Restructuring of constitutional commissions
The Constitution establishes numerous commissions and offices to ensure accountability, responsiveness and openness in the practice of governance. These institutions are supposed to strengthen the regime of checks and balances between different branches and institutions of government. In the nine years that they have been in operation, only a few of these institutions have discharged their roles as envisaged. The Salaries and Remuneration Commission, the Commission on Revenue Allocation, the Judicial Service Commission, and the Independent Police Oversight Authority seem to be alive to their mandate although, even for them, more should be done. Most of the other independent commissions are either mired in fights for credibility or a lack enthusiasm to execute their mandate.While the legal framework guarantees these institutions independence and power to execute their functions, it seems vested interests have taken over most of these institutions, including the Ethics and Anti-Corruption Commission and the National Land Commission, thus slowing down sectoral reforms.
It is with this view that the Bill calls for a relook at these commissions with a view of making them lean and efficient. The Bill seeks to restructure the composition of Constitutional commissions to comprise not more than 5-part time members who will sit on a necessity basis and who shall be paid an allowance per sitting as will be set by the Salaries and Remuneration Commission. This is a welcome amendment as these Commissions have proven to be a placement ground for political cronies who gobble full time salaries at the taxpayers’ expense.
Leadership and integrity
The Bill seeks to amend Chapter 6 of the Constitution to automatically adopt recommendations of public inquiry and audit reports and bar all adversely mentioned individuals from holding any public or state office. This is expected to instil a culture of accountability for those serving in public service. Though lauded as a progressive thought, this provision should rope in all reports of commissions of inquiry and prevent the adulteration of these reports through court orders to expunge names of suspects from these reports. It should provide a mandatory time frame for the implementation of these reports by the relevant sectoral commissions as opposed to Parliament and the Presidency, “failure to which it will lead to dissolution of government.” Only then will the impact of public commissions be adequately felt.
The Billprovides for the trial of corruption and theft of public resources within 30 days and all appeals to be exhaustively concluded within 15 days. The Bill further provides stringent time limits for institution of charges by the Director of Public Prosecution, thus ensuring that corruption cases are treated with the urgency and seriousness they deserve. This is aimed at speeding up resolution of corruption cases and restore faith in the judicial system thus providing for easy recovery of the proceeds of corruption This, together with the establishment of special corruption and theft of public money courts, as well as the imposition of a life sentence for suspects convicted of corruption and theft of public funds with no room for presidential pardon and amnesty, would serve as an ideal deterrent to the culture of corruption in Kenya. This provision should further impose the denial of bail terms to suspects accused of corruption. While this may be seen as a backtrack on our constitutional gains against detention without trial, the issuance of bail has proved to be counter-productive in the fight against corruption, what with suspects still accessing office, in the process circumventing the law and sabotaging their cases through tampering with evidence and witnesses.

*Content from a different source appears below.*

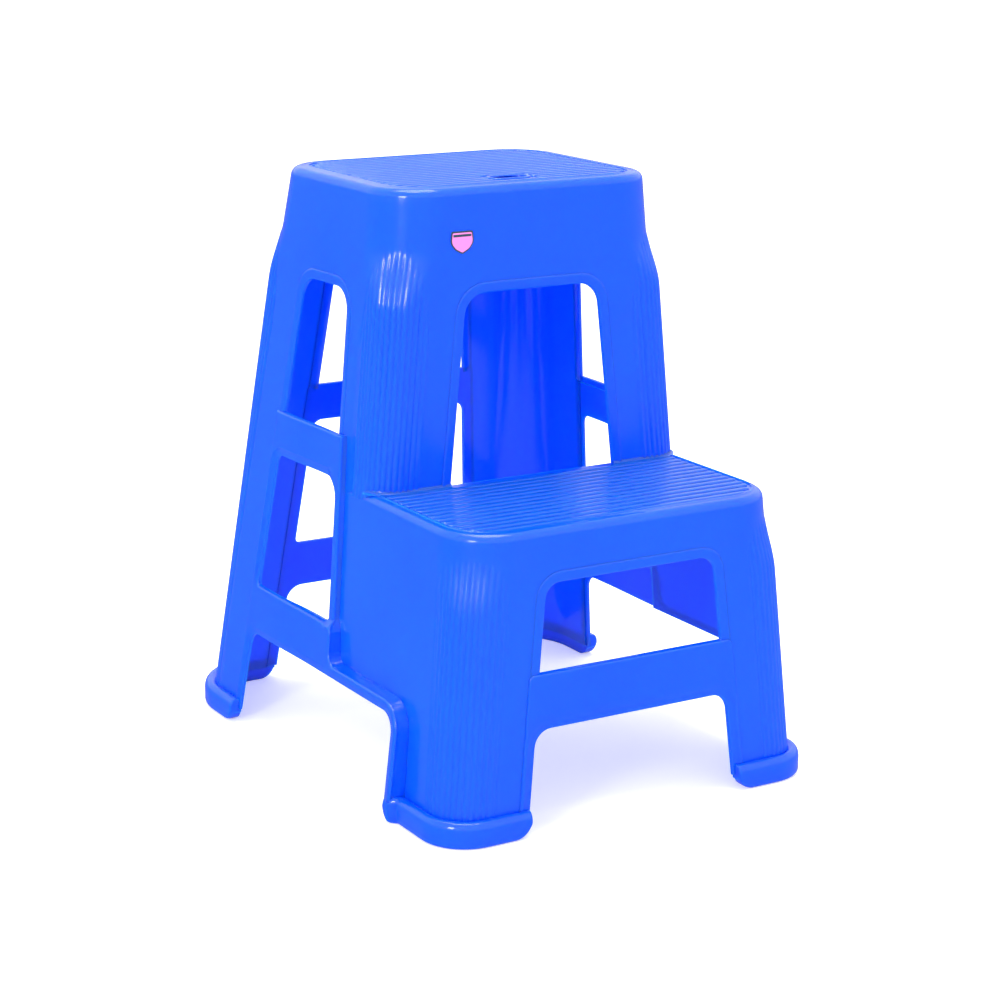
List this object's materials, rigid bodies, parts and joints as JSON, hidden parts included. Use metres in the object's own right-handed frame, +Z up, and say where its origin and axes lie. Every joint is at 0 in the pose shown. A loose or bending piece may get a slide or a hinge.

The Bill further strengthens the office of the Auditor-General by providing for the immediate resignation of public officers found unable to account for monies in their dockets. This is a laudable move as it pushes for direct action from the Auditor General’s reports as opposed to waiting for further investigation. However this provision is a poisoned chalice, for even though it promises expediency in dealing with misappropriation of funds, it may face strong headwinds upon the invocation of Article 47, which guarantees the right to fair administrative action and its interpretation, vis a vis the limitation of rights.
The cost of elections
This Bill provides that every Kenyan at the age of 18 and who acquires a national identity card shall be deemed to be a fully registered voter for purposes of elections and referenda. This clause does away with the continuous registration of voters, by proposing the use of the Identity Card/Passport for electronic voting.
It is important to note that all this will be dependent on the maintenance of a trusted register of Kenyan adults duly entered into a national register that IEBC can sync with its systems to conduct elections. That the Government controls this register may prove a hectic task in achieving free and fair elections as the it may attempt to manipulate the register voters to the advantage of a pro-system candidate. Adequate measure should be put in place to ensure that this register is fault and tamper proof, or else shades of the past will recur.

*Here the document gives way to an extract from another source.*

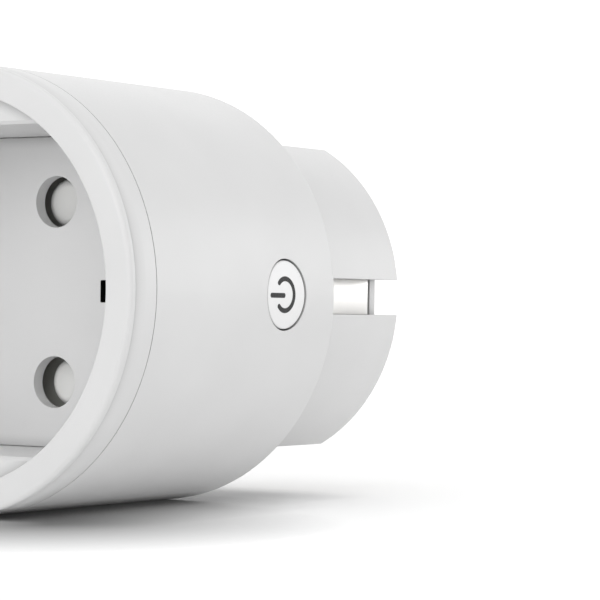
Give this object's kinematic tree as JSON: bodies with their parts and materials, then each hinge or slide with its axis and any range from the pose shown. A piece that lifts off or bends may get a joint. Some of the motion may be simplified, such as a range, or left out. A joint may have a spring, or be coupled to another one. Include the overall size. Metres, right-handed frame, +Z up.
{
  "type": "smart plug",
  "caption": "Round pass-through smart plug: recessed earthed socket in front, two-pin earthed plug boss behind, round push button on the side.",
  "frame": {"origin": "centre of the engagement face, the flat end of the rear boss that the two plug pins leave", "axes": "+Y runs out along the plug pins, -Y faces the socket well, +X is the button side, +Z is up with the two pins one above the other"},
  "size_m": [0.0454, 0.075, 0.0454],
  "materials": {
    "housing_white": "fine satin moulded texture",
    "button_white": "smooth satin with a printed power symbol",
    "shutter_grey": "smooth moulded",
    "carrier_grey": "moulded",
    "contact_brass": "stamped",
    "earth_steel": "nickel plated strip",
    "finger_nickel": "dark nickel plated spring strip",
    "pin_nickel": "nickel plated, polished",
    "board_green": "solder mask on glass laminate",
    "component_black": "moulded",
    "relay_case": "moulded",
    "shield_can": "stamped",
    "led_lens": "clear lens",
    "plunger_black": "moulded",
    "spring_steel": "drawn wire",
    "capacitor_sleeve": "shrink sleeve",
    "resistor_body": "coated",
    "varistor_blue": "dipped epoxy",
    "screw_zinc": "zinc plated"
  },
  "bodies": {
    "housing": {"front_cover": "housing_white", "socket_floor": "housing_white", "main_housing": "housing_white", "rear_base": "housing_white", "contact_carrier": "carrier_grey", "live_contact": "contact_brass", "neutral_contact": "contact_brass", "earth_clip_right": "finger_nickel", "earth_clip_left": "finger_nickel", "earth_bridge": "earth_steel", "earth_ring": "earth_steel", "earth_link": "earth_steel", "earth_strip_right": "earth_steel", "earth_strip_left": "earth_steel", "earth_sleeve": "contact_brass", "live_pin": "pin_nickel", "neutral_pin": "pin_nickel", "live_busbar": "contact_brass", "neutral_busbar": "contact_brass", "power_board": "board_green", "control_board": "board_green", "wifi_board": "board_green", "board_header": "component_black", "relay": "relay_case", "wifi_shield": "shield_can", "status_leds": "led_lens", "tact_switch": "component_black", "shutter_spring": "spring_steel", "supply_transformer": "component_black", "bulk_capacitors": "capacitor_sleeve", "inductor": "component_black", "fusible_resistor": "resistor_body", "varistor": "varistor_blue", "rectifier": "component_black", "metering_chip": "component_black", "carrier_screws": "screw_zinc", "board_screws": "screw_zinc"},
    "button": {"power_button": "button_white"},
    "plunger": {"tact_plunger": "plunger_black"},
    "shutter": {"safety_shutter": "shutter_grey"}
  },
  "joints": [
    {"name": "button_press", "type": "slide", "parent": "housing", "child": "button", "axis": [-1, 0, 0], "range_m": [0, 0.0004], "stiffness_N_per_m": 2000, "springref_m": -0.0002},
    {"name": "plunger_press", "type": "slide", "parent": "housing", "child": "plunger", "axis": [-1, 0, 0], "range_m": [0, 0.0004]},
    {"name": "shutter_turn", "type": "hinge", "parent": "housing", "child": "shutter", "pos_m": [0, -0.0351, 0], "axis": [0, -1, 0], "range_deg": [0, 30], "stiffness_Nm_per_rad": 0.004, "springref_deg": -20.05, "deforming": ["shutter_spring"]}
  ],
  "couplings": [
    {"joint": "plunger_press", "follows": "button_press", "ratio": 1}
  ]
}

It is not without its weaknesses but, at the very least, Punguza Mizigo guarantees reduced government expenses, which is a win most Kenyans will prefer any day.
Looked at holistically, the Punguza Mizigo Amendment Bill 2019 is laudable project, which takes into account several of the problematic issues and offers plausible solutions. Although some of these amendments may be argued to have been structured as sweeteners to lure the public and county assemblies to concurrence, they have been aptly drafted to competently deal with the recurrent problems.
Where it has been criticised for lacking in public participation, this is a mere diversionary narrative by politicians who view themselves as the only directors of the fate of the country. At the very least, Punguza Mizigo guarantees reduced government expenses, which is a win most Kenyans will prefer any day. It is a bill that attempts to address a lot of maladministrative issues that have resulted in economic stagnation. It should not be bogged down by judicial injunctions to delay its discussion in the counties but should actually be intensely debated openly with a view of addressing its identifiable weaknesses. While the drafters of the constitution borrowed from the best democracies, it falls on us to address their shortcomings to suit our situation.
Punguza Mizigo is a refreshing place to start.